▸ **Required task**: Would you copy out the whole listing exactly as given?

▸ **Data in this exercise**:
--- BEGIN ---
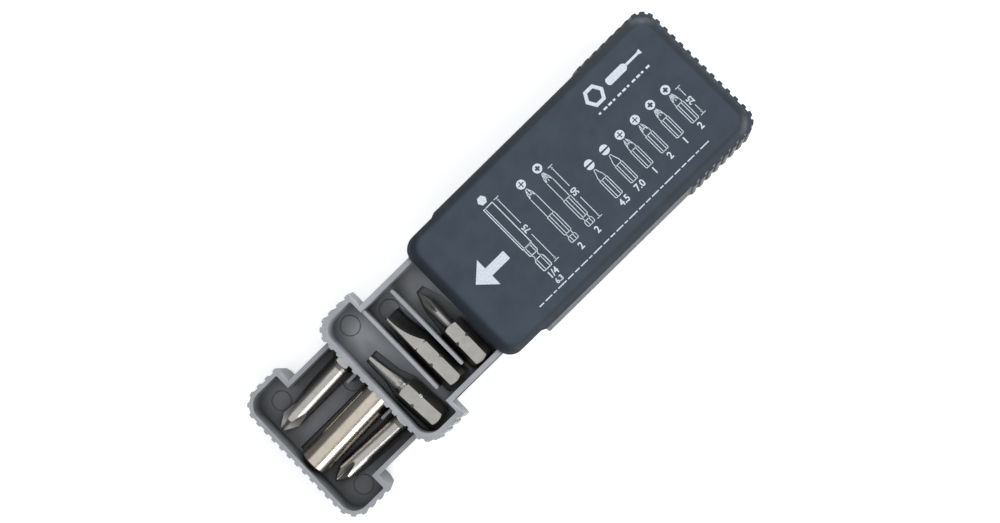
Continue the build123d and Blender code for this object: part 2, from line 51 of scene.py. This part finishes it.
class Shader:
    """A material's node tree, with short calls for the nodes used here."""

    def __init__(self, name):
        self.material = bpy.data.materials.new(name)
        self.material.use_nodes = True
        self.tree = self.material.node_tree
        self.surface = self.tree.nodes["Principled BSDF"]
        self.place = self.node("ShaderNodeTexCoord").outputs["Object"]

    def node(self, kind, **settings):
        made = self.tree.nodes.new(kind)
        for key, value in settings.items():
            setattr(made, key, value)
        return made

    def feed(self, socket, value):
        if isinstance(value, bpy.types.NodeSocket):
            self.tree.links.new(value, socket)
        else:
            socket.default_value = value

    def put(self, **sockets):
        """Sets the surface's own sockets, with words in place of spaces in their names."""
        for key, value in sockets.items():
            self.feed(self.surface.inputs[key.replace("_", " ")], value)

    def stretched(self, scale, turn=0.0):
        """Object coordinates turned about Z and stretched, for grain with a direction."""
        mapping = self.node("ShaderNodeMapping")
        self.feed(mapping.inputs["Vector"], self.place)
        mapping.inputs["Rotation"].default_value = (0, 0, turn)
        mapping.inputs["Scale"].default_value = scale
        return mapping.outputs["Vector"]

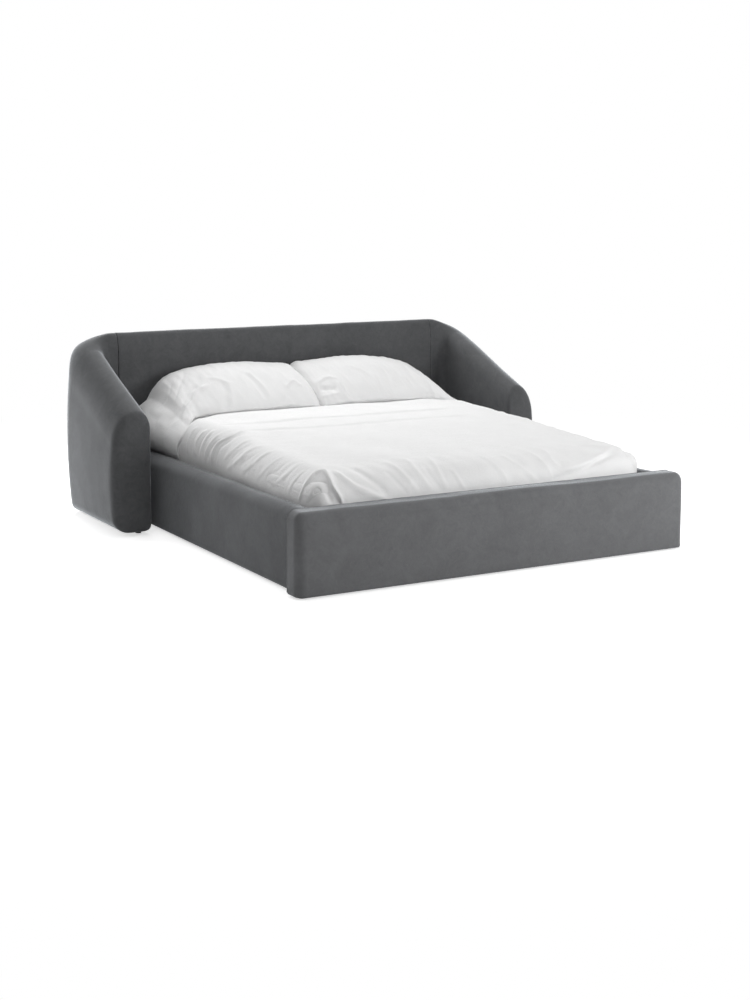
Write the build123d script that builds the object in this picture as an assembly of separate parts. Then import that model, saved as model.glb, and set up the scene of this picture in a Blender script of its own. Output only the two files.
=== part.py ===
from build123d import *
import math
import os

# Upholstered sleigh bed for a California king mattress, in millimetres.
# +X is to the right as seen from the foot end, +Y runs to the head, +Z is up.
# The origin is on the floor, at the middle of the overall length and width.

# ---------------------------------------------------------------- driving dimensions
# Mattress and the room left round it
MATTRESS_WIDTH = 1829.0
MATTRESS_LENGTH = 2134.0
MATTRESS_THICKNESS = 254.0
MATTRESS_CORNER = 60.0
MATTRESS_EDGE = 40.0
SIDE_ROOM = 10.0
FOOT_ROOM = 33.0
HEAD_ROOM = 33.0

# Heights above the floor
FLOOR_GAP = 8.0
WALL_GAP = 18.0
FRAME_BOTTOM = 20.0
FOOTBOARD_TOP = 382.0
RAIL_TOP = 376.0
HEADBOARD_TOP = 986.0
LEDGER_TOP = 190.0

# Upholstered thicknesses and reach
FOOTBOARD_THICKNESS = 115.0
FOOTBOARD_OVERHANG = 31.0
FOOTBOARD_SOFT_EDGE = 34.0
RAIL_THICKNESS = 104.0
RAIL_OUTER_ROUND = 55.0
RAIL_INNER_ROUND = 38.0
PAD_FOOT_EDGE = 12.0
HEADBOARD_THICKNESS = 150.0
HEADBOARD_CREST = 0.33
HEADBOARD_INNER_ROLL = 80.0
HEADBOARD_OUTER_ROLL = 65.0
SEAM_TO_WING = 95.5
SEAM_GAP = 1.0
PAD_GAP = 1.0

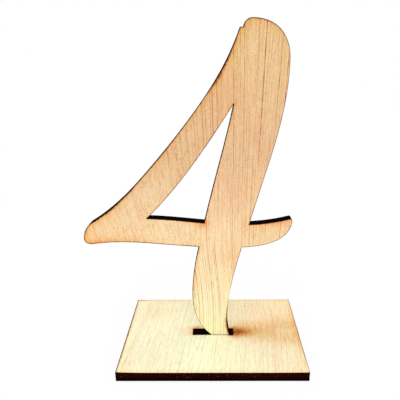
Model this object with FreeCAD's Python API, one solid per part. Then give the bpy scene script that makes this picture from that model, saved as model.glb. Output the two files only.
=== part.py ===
--- END ---
▸ **Answer**:
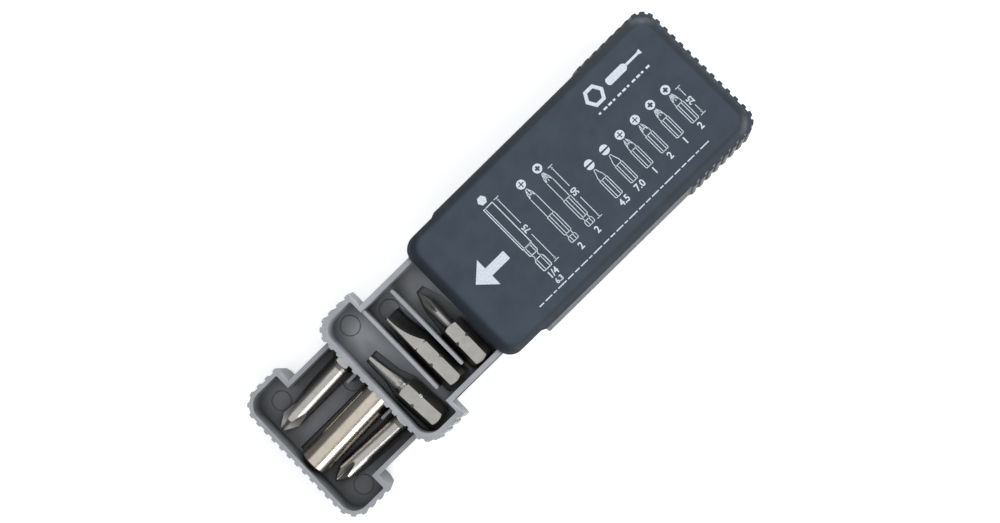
Continue the build123d and Blender code for this object: part 2, from line 51 of scene.py. This part finishes it.
class Shader:
    """A material's node tree, with short calls for the nodes used here."""

    def __init__(self, name):
        self.material = bpy.data.materials.new(name)
        self.material.use_nodes = True
        self.tree = self.material.node_tree
        self.surface = self.tree.nodes["Principled BSDF"]
        self.place = self.node("ShaderNodeTexCoord").outputs["Object"]

    def node(self, kind, **settings):
        made = self.tree.nodes.new(kind)
        for key, value in settings.items():
            setattr(made, key, value)
        return made

    def feed(self, socket, value):
        if isinstance(value, bpy.types.NodeSocket):
            self.tree.links.new(value, socket)
        else:
            socket.default_value = value

    def put(self, **sockets):
        """Sets the surface's own sockets, with words in place of spaces in their names."""
        for key, value in sockets.items():
            self.feed(self.surface.inputs[key.replace("_", " ")], value)

    def stretched(self, scale, turn=0.0):
        """Object coordinates turned about Z and stretched, for grain with a direction."""
        mapping = self.node("ShaderNodeMapping")
        self.feed(mapping.inputs["Vector"], self.place)
        mapping.inputs["Rotation"].default_value = (0, 0, turn)
        mapping.inputs["Scale"].default_value = scale
        return mapping.outputs["Vector"]

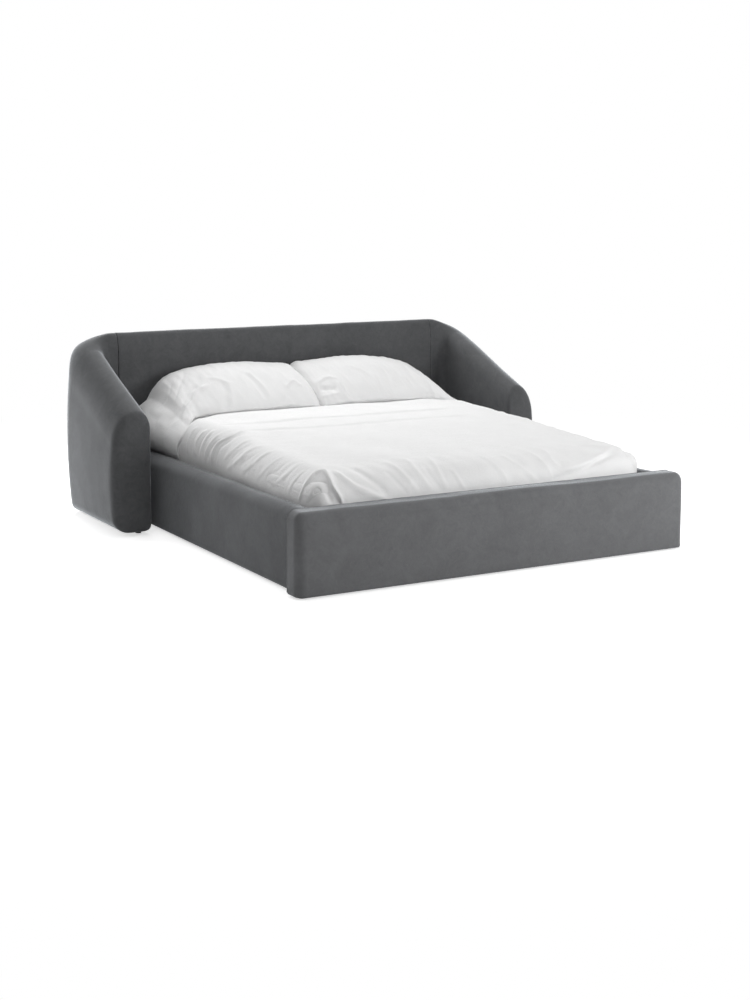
Write the build123d script that builds the object in this picture as an assembly of separate parts. Then import that model, saved as model.glb, and set up the scene of this picture in a Blender script of its own. Output only the two files.
=== part.py ===
from build123d import *
import math
import os

# Upholstered sleigh bed for a California king mattress, in millimetres.
# +X is to the right as seen from the foot end, +Y runs to the head, +Z is up.
# The origin is on the floor, at the middle of the overall length and width.

# ---------------------------------------------------------------- driving dimensions
# Mattress and the room left round it
MATTRESS_WIDTH = 1829.0
MATTRESS_LENGTH = 2134.0
MATTRESS_THICKNESS = 254.0
MATTRESS_CORNER = 60.0
MATTRESS_EDGE = 40.0
SIDE_ROOM = 10.0
FOOT_ROOM = 33.0
HEAD_ROOM = 33.0

# Heights above the floor
FLOOR_GAP = 8.0
WALL_GAP = 18.0
FRAME_BOTTOM = 20.0
FOOTBOARD_TOP = 382.0
RAIL_TOP = 376.0
HEADBOARD_TOP = 986.0
LEDGER_TOP = 190.0

# Upholstered thicknesses and reach
FOOTBOARD_THICKNESS = 115.0
FOOTBOARD_OVERHANG = 31.0
FOOTBOARD_SOFT_EDGE = 34.0
RAIL_THICKNESS = 104.0
RAIL_OUTER_ROUND = 55.0
RAIL_INNER_ROUND = 38.0
PAD_FOOT_EDGE = 12.0
HEADBOARD_THICKNESS = 150.0
HEADBOARD_CREST = 0.33
HEADBOARD_INNER_ROLL = 80.0
HEADBOARD_OUTER_ROLL = 65.0
SEAM_TO_WING = 95.5
SEAM_GAP = 1.0
PAD_GAP = 1.0

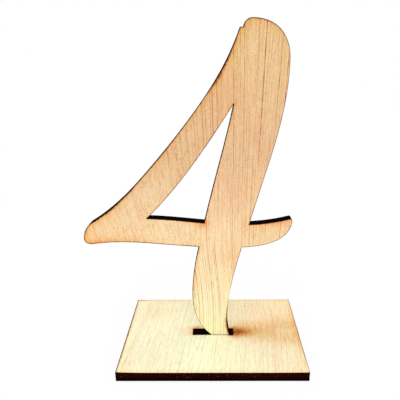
Model this object with FreeCAD's Python API, one solid per part. Then give the bpy scene script that makes this picture from that model, saved as model.glb. Output the two files only.
=== part.py ===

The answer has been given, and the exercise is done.